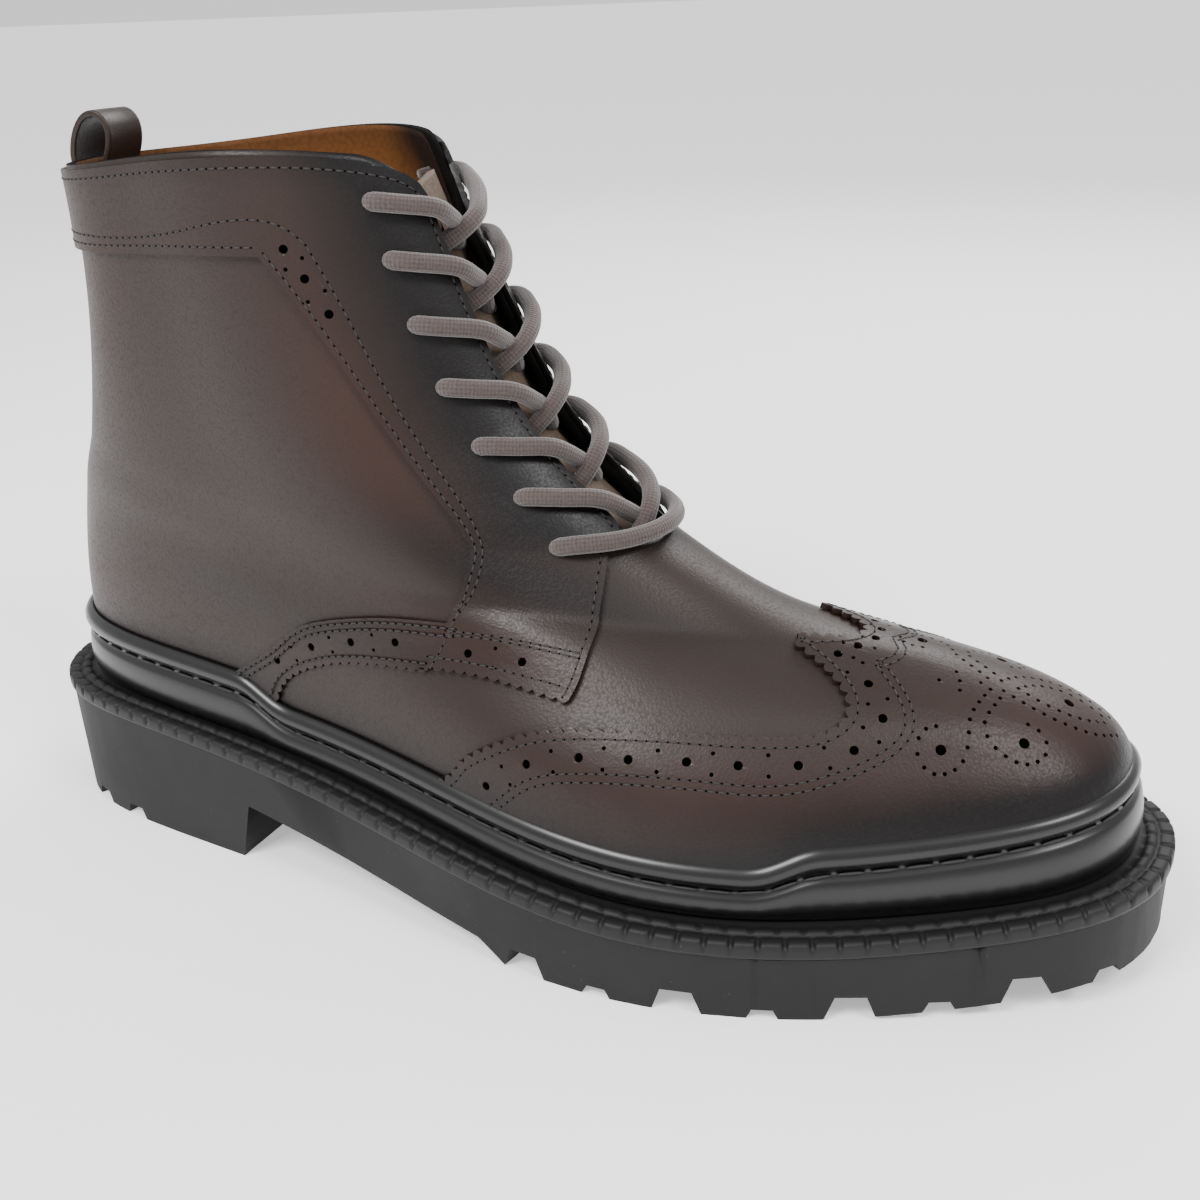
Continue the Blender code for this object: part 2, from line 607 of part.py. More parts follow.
def tube(points, radius, name, finish):
    curve = bpy.data.curves.new(name, "CURVE")
    curve.dimensions = "3D"
    curve.bevel_depth = radius
    curve.bevel_resolution = 1
    curve.use_fill_caps = True
    line = curve.splines.new("POLY")
    line.points.add(len(points) - 1)
    for spot, point in zip(line.points, points):
        spot.co = (*point, 1)
    obj = bpy.data.objects.new(name, curve)
    bpy.context.collection.objects.link(obj)
    mesh = evaluated_mesh(obj)
    bpy.data.objects.remove(obj)
    mesh.materials.append(finish)
    made = bpy.data.objects.new(name, mesh)
    bpy.context.collection.objects.link(made)
    return made


def add_lace(finish):
    """The lace's crossings over the throat: two zigzags up the eyelets and the bar under them."""
    height = PANEL_GAP + OVERLAY + 2 * CLEAR + LACE / 2

    def run(start, rows):
        """Points over the facings and the throat, from side to side and from row to row."""
        share = np.linspace(0, 1, 9)
        points = []
        for k, (row, after) in enumerate(zip(rows[:-1], rows[1:])):
            left = EYELET_COLUMN if (k + start) % 2 == 0 else 1 - EYELET_COLUMN
            t = left + (1 - 2 * left) * share
            v = EYELETS[row] + (EYELETS[after] - EYELETS[row]) * share
            points += list(on_upper(t, v, np.full(t.shape, height))[0 if k == 0 else 1:])
        return points

    upwards = list(range(len(EYELETS) - 1, -1, -1))
    lace = tube(run(0, upwards), LACE / 2, "lace", finish)
    boolean(lace, tube(run(1, upwards), LACE / 2, "second", finish), "UNION")
    boolean(lace, tube(run(0, upwards[:1] * 2), LACE / 2, "bar", finish), "UNION")
    return lace


def add_pull_loop(finish):
    """The leather loop over the collar's back, from outside the band to inside the wall."""
    half = np.linspace(-0.5, 0.5, 5) * LOOP_WIDTH
    collar = upper_point(0.0, 1.0)
    outside = PANEL_GAP + OVERLAY + CLEAR + LOOP_THICK / 2
    inside = -(WALL + 2 * CLEAR + LOOP_THICK / 2)
    middle = []
    for v, height in ((0.90, outside), (0.95, outside), (0.995, outside)):
        middle.append(upper_point(0.0, v) + upper_normal(0.0, v) * height)
    middle += [collar + np.array([x, 0, z]) * MM for x, z in LOOP_PATH]
    for v in (0.985, 0.93):
        middle.append(upper_point(0.0, v) + upper_normal(0.0, v) * inside)
    middle = natural_spline(np.arange(len(middle)), np.array(middle))(np.linspace(0, len(middle) - 1, 20))
    ahead = np.gradient(middle, axis=0)
    ahead /= np.linalg.norm(ahead, axis=1, keepdims=True)
    side = np.stack([-ahead[:, 2], ahead[:, 1], ahead[:, 0]], 1)
    bow = half**2 / (2 * LOOP_BOW)
    shift = np.stack([bow, half, np.zeros(5)], 1)
    top = middle[:, None] + side[:, None] * LOOP_THICK / 2 + shift
    bottom = middle[:, None] - side[:, None] * LOOP_THICK / 2 + shift
    return sheet("pull_loop", top, bottom, finish)


def box_on(name, origin, axes, low, high, finish):
    """A block between two corners, measured along the three given directions."""
    corners = []
    for k in range(8):
        steps = [high[n] if k >> n & 1 else low[n] for n in range(3)]
        corners.append(origin + sum(axis * step for axis, step in zip(axes, steps)))
    faces = [(0, 2, 3, 1), (4, 5, 7, 6), (0, 1, 5, 4), (2, 6, 7, 3), (0, 4, 6, 2), (1, 3, 7, 5)]
    return add_object(name, np.array(corners), faces, finish)


def slider_frame():
    spot = on_upper(ZIP_TOP, SLIDER_LEVEL, 0.0)
    out = upper_normal(column_u(ZIP_TOP, SLIDER_LEVEL), SLIDER_LEVEL)
    up = on_upper(ZIP_TOP, SLIDER_LEVEL + 0.02, 0.0) - spot
    up -= out * (up @ out)
    up /= np.linalg.norm(up)
    return spot, (np.cross(up, out), up, out)


def add_zip(metal, cloth):
    """The closed zip's chain, its slider near the top and the pull tab hinged on it."""
    line = along(ZIP_LINE, 14)
    small = 0.01
    flat = np.zeros(len(line))
    beside = on_upper(line[:, 0] + small, line[:, 1], flat) - on_upper(line[:, 0], line[:, 1], flat)
    half = small * ZIP_WIDTH / 2 / np.linalg.norm(beside, axis=1)
    strip = np.concatenate([line - np.column_stack([half, half * 0]), (line + np.column_stack([half, half * 0]))[::-1]])
    panel("zip_chain", strip, cloth, PANEL_GAP, PANEL_GAP + ZIP_HEIGHT)
    spot, axes = slider_frame()
    wide, tall, thick = SLIDER
    low = PANEL_GAP + CLEAR + ZIP_HEIGHT
    slider = box_on("zip_slider", spot, axes, (-wide / 2, -tall / 2, low), (wide / 2, tall / 2, low + thick), metal)
    ear = PIN
    for side in (-1, 1):
        near = side * (PULL[0] / 2 + 1.5 * CLEAR)
        far = near + side * ear
        corners = sorted((near, far))
        lug = box_on(
            "ear", spot, axes, (corners[0], tall / 2 - 5 * MM, low + thick / 2),
            (corners[1], tall / 2 - 1 * MM, low + thick + 2.6 * MM), metal,
        )
        boolean(slider, lug, "UNION")
    axis_height = low + thick + CLEAR + PULL[2] / 2 + 0.2 * MM
    origin = spot + axes[1] * (tall / 2 - 3 * MM) + axes[2] * axis_height
    pull = box_on(
        "zip_pull", np.zeros(3), axes, (-PULL[0] / 2, -PULL[1], -PULL[2] / 2),
        (PULL[0] / 2, 0.6 * MM, PULL[2] / 2), metal,
    )
    pull.location = origin
    return pull


def main():
    for obj in list(bpy.data.objects):
        bpy.data.objects.remove(obj, do_unlink=True)
    rubber = material("sole_rubber", (0.022, 0.023, 0.025), 0.75)
    welt = material("welt_rubber", (0.03, 0.03, 0.032), 0.7)
    gloss = material("rand_gloss", (0.012, 0.013, 0.015), 0.25)
    leather = material("upper_leather", (0.075, 0.052, 0.045), 0.42)
    dark = material("overlay_leather", (0.062, 0.04, 0.034), 0.4)
    lining = material("insole_leather", (0.28, 0.16, 0.08), 0.7)
    tongue = material("tongue_leather", (0.23, 0.18, 0.14), 0.6)
    cord = material("lace_cord", (0.16, 0.13, 0.115), 0.85)
    metal = material("zip_metal", (0.35, 0.33, 0.3), 0.35, 1.0)
    cloth = material("zip_cloth", (0.03, 0.026, 0.024), 0.8)
    add_outsole(rubber)
    add_welt(welt)
    add_rand(gloss)
    add_upper(leather)
    add_insole(lining)
    add_tongue(tongue)
    add_panels(dark)
    add_lace(cord)
    add_pull_loop(tongue)
    add_zip(metal, cloth)
    edge = sole_edge(np.linspace(0, 1, 721))
    middle = (edge.min(0) + edge.max(0)) / 2
    shift = Vector((-middle[0], -middle[1], 0))
    for obj in bpy.data.objects:
        if obj.name == "zip_pull":
            obj.location += shift
        else:
            obj.data.transform(Matrix.Translation(shift))


if __name__ == "__main__":
    main()
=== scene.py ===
"""The brogue boot dressed for its picture: leather, punched overlays, laces, rubber and light.

Axes as in the model: +X to the toe, -Y to the outer side, +Z up, metres.
"""

import math

import bmesh
import bpy
import numpy as np
from mathutils import Matrix, Vector


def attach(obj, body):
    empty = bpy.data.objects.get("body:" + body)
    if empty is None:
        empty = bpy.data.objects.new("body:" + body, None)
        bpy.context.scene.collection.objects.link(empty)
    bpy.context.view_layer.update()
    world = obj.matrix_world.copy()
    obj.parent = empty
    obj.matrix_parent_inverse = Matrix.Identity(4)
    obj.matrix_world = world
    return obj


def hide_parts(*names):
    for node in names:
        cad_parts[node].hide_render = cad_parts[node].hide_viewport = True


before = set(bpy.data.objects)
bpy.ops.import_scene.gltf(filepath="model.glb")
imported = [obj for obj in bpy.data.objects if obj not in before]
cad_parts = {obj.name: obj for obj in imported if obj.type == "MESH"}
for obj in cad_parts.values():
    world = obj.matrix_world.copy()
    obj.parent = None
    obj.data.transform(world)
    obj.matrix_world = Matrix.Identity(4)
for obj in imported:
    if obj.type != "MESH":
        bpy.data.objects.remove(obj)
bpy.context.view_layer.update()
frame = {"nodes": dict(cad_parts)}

MM = 0.001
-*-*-
### PROBLEM DESCRIPTION
Starting at the line that contains "obj.matrix_parent_inverse = Matrix.Identity(4)", retype each line through the end of the listing above and nothing else.

### TASK OUTPUT
    obj.matrix_parent_inverse = Matrix.Identity(4)
    obj.matrix_world = world
    return obj


def hide_parts(*names):
    for node in names:
        cad_parts[node].hide_render = cad_parts[node].hide_viewport = True


before = set(bpy.data.objects)
bpy.ops.import_scene.gltf(filepath="model.glb")
imported = [obj for obj in bpy.data.objects if obj not in before]
cad_parts = {obj.name: obj for obj in imported if obj.type == "MESH"}
for obj in cad_parts.values():
    world = obj.matrix_world.copy()
    obj.parent = None
    obj.data.transform(world)
    obj.matrix_world = Matrix.Identity(4)
for obj in imported:
    if obj.type != "MESH":
        bpy.data.objects.remove(obj)
bpy.context.view_layer.update()
frame = {"nodes": dict(cad_parts)}

MM = 0.001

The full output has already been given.